Written request: Return only the stretch of the material below that begins with the line containing "(shift.x, shift.y, shift.z))" and ends with the line containing "import math", exactly; both of those lines belong to it.

[START Source material]

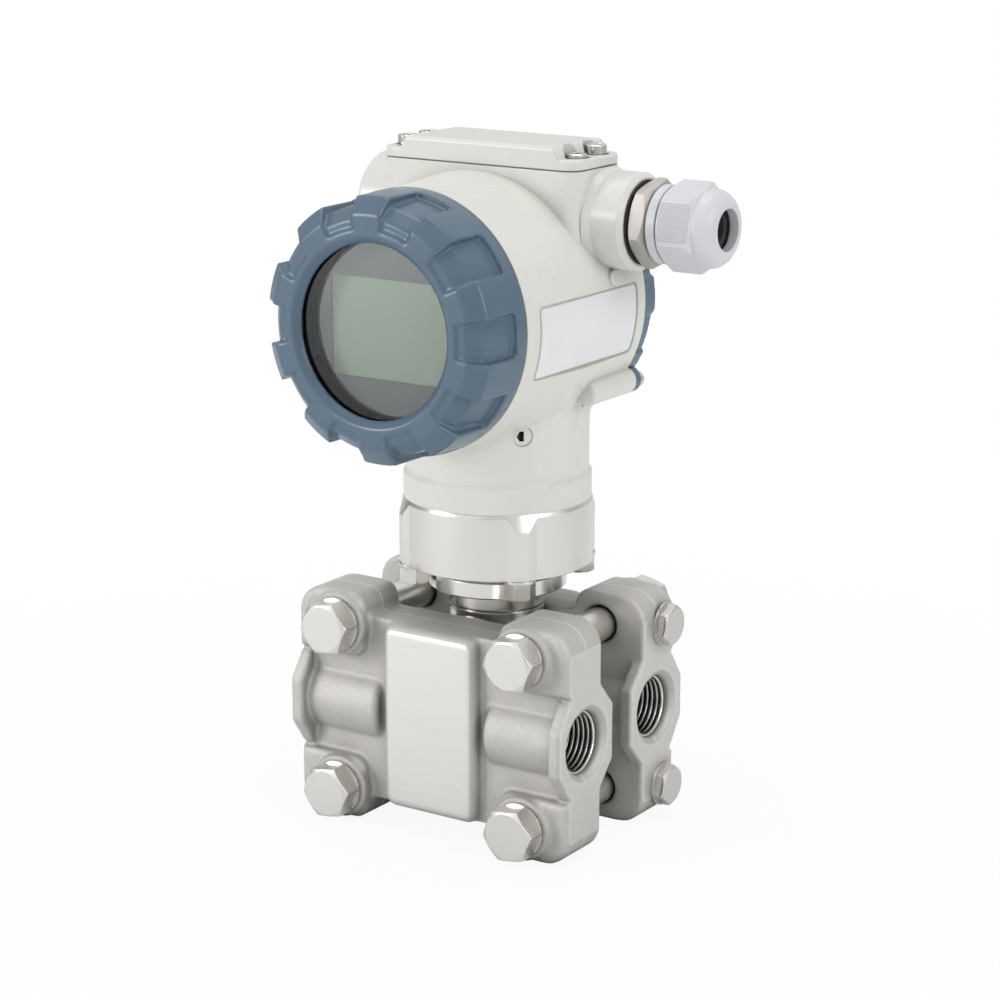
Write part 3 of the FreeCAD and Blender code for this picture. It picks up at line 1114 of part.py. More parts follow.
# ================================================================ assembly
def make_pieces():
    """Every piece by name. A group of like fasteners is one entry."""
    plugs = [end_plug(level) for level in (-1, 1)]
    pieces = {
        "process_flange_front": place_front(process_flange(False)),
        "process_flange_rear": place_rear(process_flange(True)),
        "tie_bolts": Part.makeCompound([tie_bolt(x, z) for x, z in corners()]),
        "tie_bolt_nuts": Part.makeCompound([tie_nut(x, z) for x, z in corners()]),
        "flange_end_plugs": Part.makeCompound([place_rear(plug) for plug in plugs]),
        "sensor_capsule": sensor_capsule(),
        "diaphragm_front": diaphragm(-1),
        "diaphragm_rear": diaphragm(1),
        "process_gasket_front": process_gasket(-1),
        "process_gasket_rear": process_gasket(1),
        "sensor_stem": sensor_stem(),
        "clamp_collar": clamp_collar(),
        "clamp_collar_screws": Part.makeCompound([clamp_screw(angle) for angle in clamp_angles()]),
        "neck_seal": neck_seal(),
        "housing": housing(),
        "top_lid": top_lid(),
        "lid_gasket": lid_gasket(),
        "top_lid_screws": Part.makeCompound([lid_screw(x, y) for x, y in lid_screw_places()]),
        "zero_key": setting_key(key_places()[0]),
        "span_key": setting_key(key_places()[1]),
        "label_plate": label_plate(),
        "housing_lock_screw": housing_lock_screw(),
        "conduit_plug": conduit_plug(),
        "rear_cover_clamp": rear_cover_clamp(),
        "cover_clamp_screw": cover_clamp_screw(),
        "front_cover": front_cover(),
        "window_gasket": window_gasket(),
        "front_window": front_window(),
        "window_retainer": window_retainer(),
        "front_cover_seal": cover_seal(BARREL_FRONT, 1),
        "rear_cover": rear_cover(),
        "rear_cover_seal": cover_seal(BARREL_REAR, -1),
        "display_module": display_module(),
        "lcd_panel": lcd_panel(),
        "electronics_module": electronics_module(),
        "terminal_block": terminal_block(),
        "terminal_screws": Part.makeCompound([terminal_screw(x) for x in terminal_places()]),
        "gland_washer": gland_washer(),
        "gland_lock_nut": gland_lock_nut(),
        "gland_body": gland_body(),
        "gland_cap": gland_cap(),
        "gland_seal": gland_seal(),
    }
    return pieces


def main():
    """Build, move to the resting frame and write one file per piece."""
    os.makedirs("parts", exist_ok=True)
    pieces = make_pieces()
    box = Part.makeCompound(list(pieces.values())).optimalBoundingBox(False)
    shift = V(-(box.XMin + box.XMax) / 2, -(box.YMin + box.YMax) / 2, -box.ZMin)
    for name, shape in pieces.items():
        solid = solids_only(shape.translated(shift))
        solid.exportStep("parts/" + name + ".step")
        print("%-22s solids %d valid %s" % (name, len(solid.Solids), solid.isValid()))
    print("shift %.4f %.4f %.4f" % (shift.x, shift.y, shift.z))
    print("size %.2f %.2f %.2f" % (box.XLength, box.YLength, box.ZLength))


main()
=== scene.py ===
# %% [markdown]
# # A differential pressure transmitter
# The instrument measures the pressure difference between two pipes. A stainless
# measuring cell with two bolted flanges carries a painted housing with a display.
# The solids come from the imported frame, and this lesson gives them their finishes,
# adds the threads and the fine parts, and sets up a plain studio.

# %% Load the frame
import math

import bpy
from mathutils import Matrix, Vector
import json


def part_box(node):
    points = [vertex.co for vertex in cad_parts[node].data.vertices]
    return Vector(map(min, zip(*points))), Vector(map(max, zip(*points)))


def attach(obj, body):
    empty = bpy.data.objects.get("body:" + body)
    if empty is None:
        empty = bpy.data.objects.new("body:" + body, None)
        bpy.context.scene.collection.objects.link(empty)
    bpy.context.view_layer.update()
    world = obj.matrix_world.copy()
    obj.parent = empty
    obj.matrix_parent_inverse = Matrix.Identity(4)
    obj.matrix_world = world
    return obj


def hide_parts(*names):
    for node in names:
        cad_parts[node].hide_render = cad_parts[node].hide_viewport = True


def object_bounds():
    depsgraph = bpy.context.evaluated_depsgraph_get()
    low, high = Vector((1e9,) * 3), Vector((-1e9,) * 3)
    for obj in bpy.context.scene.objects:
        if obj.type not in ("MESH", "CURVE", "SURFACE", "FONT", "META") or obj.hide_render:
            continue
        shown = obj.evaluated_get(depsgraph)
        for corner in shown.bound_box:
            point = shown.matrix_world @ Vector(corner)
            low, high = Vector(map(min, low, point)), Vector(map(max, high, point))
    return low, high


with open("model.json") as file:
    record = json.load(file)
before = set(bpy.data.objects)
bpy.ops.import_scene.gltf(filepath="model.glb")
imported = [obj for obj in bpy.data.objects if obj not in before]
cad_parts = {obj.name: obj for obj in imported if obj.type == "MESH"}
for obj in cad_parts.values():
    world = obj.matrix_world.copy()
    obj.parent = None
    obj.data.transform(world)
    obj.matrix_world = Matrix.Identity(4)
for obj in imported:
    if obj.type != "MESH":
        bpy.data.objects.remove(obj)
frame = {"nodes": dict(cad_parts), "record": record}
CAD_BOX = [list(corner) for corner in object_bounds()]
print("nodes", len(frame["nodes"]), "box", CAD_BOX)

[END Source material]

Result of the exercise:
    print("shift %.4f %.4f %.4f" % (shift.x, shift.y, shift.z))
    print("size %.2f %.2f %.2f" % (box.XLength, box.YLength, box.ZLength))


main()
=== scene.py ===
# %% [markdown]
# # A differential pressure transmitter
# The instrument measures the pressure difference between two pipes. A stainless
# measuring cell with two bolted flanges carries a painted housing with a display.
# The solids come from the imported frame, and this lesson gives them their finishes,
# adds the threads and the fine parts, and sets up a plain studio.

# %% Load the frame
import math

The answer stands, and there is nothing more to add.